» **Material provided**

_ _ _

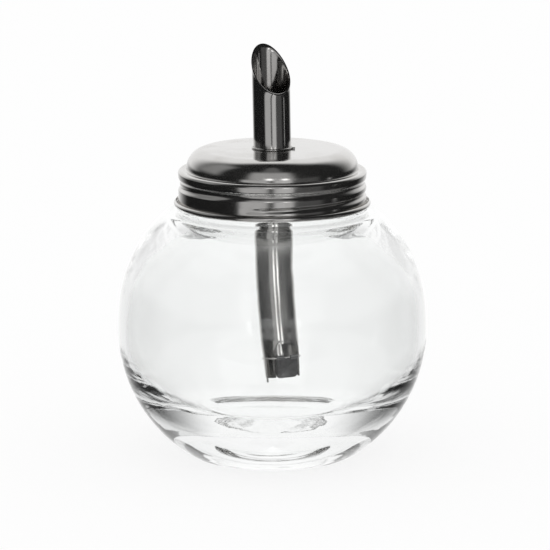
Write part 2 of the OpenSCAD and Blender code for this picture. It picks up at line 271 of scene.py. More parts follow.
# What the steel mirrors and the glass bends into view. Each panel has a level, a middle azimuth from
# the front towards +X with its reach, and its lowest and highest elevation, in degrees.
studio = {
    "dark": 0.012,
    "back": {"mirrored": 150, "seen": 130, "soft": 24, "horizon": 4, "top": 66, "topSoft": 10},
    "seenAbove": {"level": 0.85, "low": 8, "high": 22},
    "seenBelow": {"level": -50, "soft": 6},
    "panels": [
        {"level": 0.4, "azimuth": -2, "reach": 30, "low": 2, "high": 46, "soft": 14},
        {"level": 0.12, "azimuth": 0, "reach": 16, "low": 46, "high": 80, "soft": 10},
        {"level": 0.5, "azimuth": -23, "reach": 18, "low": -40, "high": 2, "soft": 8},
        {"level": 0.58, "azimuth": 14, "reach": 12, "low": -40, "high": 2, "soft": 6},
        {"level": 0.07, "azimuth": 44, "reach": 20, "low": -22, "high": 10, "soft": 10},
        {"level": 0.14, "azimuth": 70, "reach": 40, "low": -60, "high": -22, "soft": 8},
        {"level": 0.45, "azimuth": 82, "reach": 2, "low": -10, "high": -3, "soft": 2},
        {"level": 0.28, "azimuth": -96, "reach": 18, "low": 10, "high": 58, "soft": 18},
    ],
    "lamps": [
        {"level": 2, "azimuth": -4, "elevation": 8, "size": 4.5},
        {"level": 2, "azimuth": 17, "elevation": 8, "size": 4.5},
    ],
    "lampSoft": 0.4,
}


def makeWorld():
    world = bpy.data.worlds.new("studio")
    world.use_nodes = True
    bpy.context.scene.world = world
    g = Graph(world.node_tree)
    path = g.add("ShaderNodeLightPath", out="Is Glossy Ray")
    through = Link(g, path.socket.node.outputs["Is Transmission Ray"])
    direction = g.add("ShaderNodeTexCoord", out="Generated")
    x, y, z = g.parts(direction)
    degree = 180 / math.pi
    azimuth = x.math("ARCTAN2", -y) * degree
    elevation = z.math("ARCSINE") * degree

    back = studio["back"]
    # steel finds the light back of the studio from the mirrored azimuth on, below the horizon;
    # glass and all that looks above the horizon find it from the seen one on
    wider = back["seen"] - back["mirrored"]
    raised = elevation.smooth(-back["horizon"], back["horizon"])
    edge = through * wider * (1 - raised) + back["mirrored"] + wider * raised
    behind = (azimuth.math("ABSOLUTE") - edge).smooth(-back["soft"], back["soft"])
    lit = behind * (1 - elevation.smooth(back["top"] - back["topSoft"], back["top"] + back["topSoft"]))
    for panel in studio["panels"]:
        middle, half = (panel["low"] + panel["high"]) / 2, (panel["high"] - panel["low"]) / 2
        patch = azimuth.near(panel["azimuth"], panel["reach"], panel["soft"])
        lit = lit + patch * elevation.near(middle, half, panel["soft"]) * panel["level"]
    for lamp in studio["lamps"]:
        away = ((azimuth - lamp["azimuth"]) ** 2 + (elevation - lamp["elevation"]) ** 2) ** 0.5
        near, far = (lamp["size"] * (1 + side * studio["lampSoft"]) for side in (-1, 1))
        lit = lit + (1 - away.smooth(near, far)) * lamp["level"]
    lit = lit + studio["dark"]
    above = studio["seenAbove"]
    above = elevation.smooth(above["low"], above["high"]) * above["level"]
    below = studio["seenBelow"]
    below = 1 - elevation.smooth(below["level"] - below["soft"], below["level"] + below["soft"])
    lit = lit.math("MAXIMUM", above.math("MAXIMUM", below) * through)

    level = 1 + (lit - 1) * path.math("MAXIMUM", through)
    sky = g.add("ShaderNodeBackground", sockets={"Color": grey(1.0), "Strength": level})
    g.add("ShaderNodeOutputWorld", sockets={"Surface": sky})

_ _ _

» **Directions for this task**
Each line above must be printed exactly as it appears.

» **Written response**
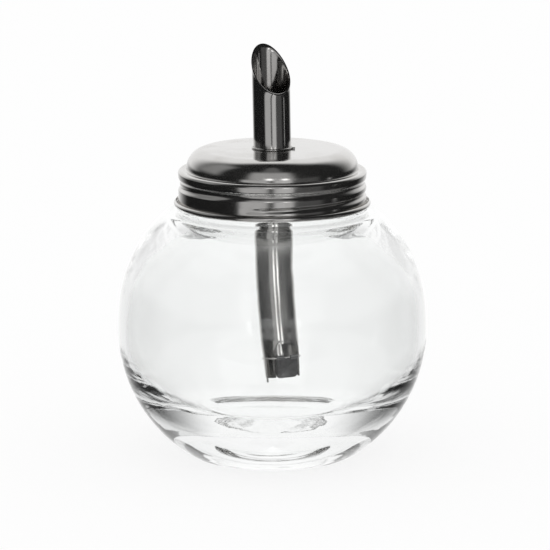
Write part 2 of the OpenSCAD and Blender code for this picture. It picks up at line 271 of scene.py. More parts follow.
# What the steel mirrors and the glass bends into view. Each panel has a level, a middle azimuth from
# the front towards +X with its reach, and its lowest and highest elevation, in degrees.
studio = {
    "dark": 0.012,
    "back": {"mirrored": 150, "seen": 130, "soft": 24, "horizon": 4, "top": 66, "topSoft": 10},
    "seenAbove": {"level": 0.85, "low": 8, "high": 22},
    "seenBelow": {"level": -50, "soft": 6},
    "panels": [
        {"level": 0.4, "azimuth": -2, "reach": 30, "low": 2, "high": 46, "soft": 14},
        {"level": 0.12, "azimuth": 0, "reach": 16, "low": 46, "high": 80, "soft": 10},
        {"level": 0.5, "azimuth": -23, "reach": 18, "low": -40, "high": 2, "soft": 8},
        {"level": 0.58, "azimuth": 14, "reach": 12, "low": -40, "high": 2, "soft": 6},
        {"level": 0.07, "azimuth": 44, "reach": 20, "low": -22, "high": 10, "soft": 10},
        {"level": 0.14, "azimuth": 70, "reach": 40, "low": -60, "high": -22, "soft": 8},
        {"level": 0.45, "azimuth": 82, "reach": 2, "low": -10, "high": -3, "soft": 2},
        {"level": 0.28, "azimuth": -96, "reach": 18, "low": 10, "high": 58, "soft": 18},
    ],
    "lamps": [
        {"level": 2, "azimuth": -4, "elevation": 8, "size": 4.5},
        {"level": 2, "azimuth": 17, "elevation": 8, "size": 4.5},
    ],
    "lampSoft": 0.4,
}


def makeWorld():
    world = bpy.data.worlds.new("studio")
    world.use_nodes = True
    bpy.context.scene.world = world
    g = Graph(world.node_tree)
    path = g.add("ShaderNodeLightPath", out="Is Glossy Ray")
    through = Link(g, path.socket.node.outputs["Is Transmission Ray"])
    direction = g.add("ShaderNodeTexCoord", out="Generated")
    x, y, z = g.parts(direction)
    degree = 180 / math.pi
    azimuth = x.math("ARCTAN2", -y) * degree
    elevation = z.math("ARCSINE") * degree

    back = studio["back"]
    # steel finds the light back of the studio from the mirrored azimuth on, below the horizon;
    # glass and all that looks above the horizon find it from the seen one on
    wider = back["seen"] - back["mirrored"]
    raised = elevation.smooth(-back["horizon"], back["horizon"])
    edge = through * wider * (1 - raised) + back["mirrored"] + wider * raised
    behind = (azimuth.math("ABSOLUTE") - edge).smooth(-back["soft"], back["soft"])
    lit = behind * (1 - elevation.smooth(back["top"] - back["topSoft"], back["top"] + back["topSoft"]))
    for panel in studio["panels"]:
        middle, half = (panel["low"] + panel["high"]) / 2, (panel["high"] - panel["low"]) / 2
        patch = azimuth.near(panel["azimuth"], panel["reach"], panel["soft"])
        lit = lit + patch * elevation.near(middle, half, panel["soft"]) * panel["level"]
    for lamp in studio["lamps"]:
        away = ((azimuth - lamp["azimuth"]) ** 2 + (elevation - lamp["elevation"]) ** 2) ** 0.5
        near, far = (lamp["size"] * (1 + side * studio["lampSoft"]) for side in (-1, 1))
        lit = lit + (1 - away.smooth(near, far)) * lamp["level"]
    lit = lit + studio["dark"]
    above = studio["seenAbove"]
    above = elevation.smooth(above["low"], above["high"]) * above["level"]
    below = studio["seenBelow"]
    below = 1 - elevation.smooth(below["level"] - below["soft"], below["level"] + below["soft"])
    lit = lit.math("MAXIMUM", above.math("MAXIMUM", below) * through)

    level = 1 + (lit - 1) * path.math("MAXIMUM", through)
    sky = g.add("ShaderNodeBackground", sockets={"Color": grey(1.0), "Strength": level})
    g.add("ShaderNodeOutputWorld", sockets={"Surface": sky})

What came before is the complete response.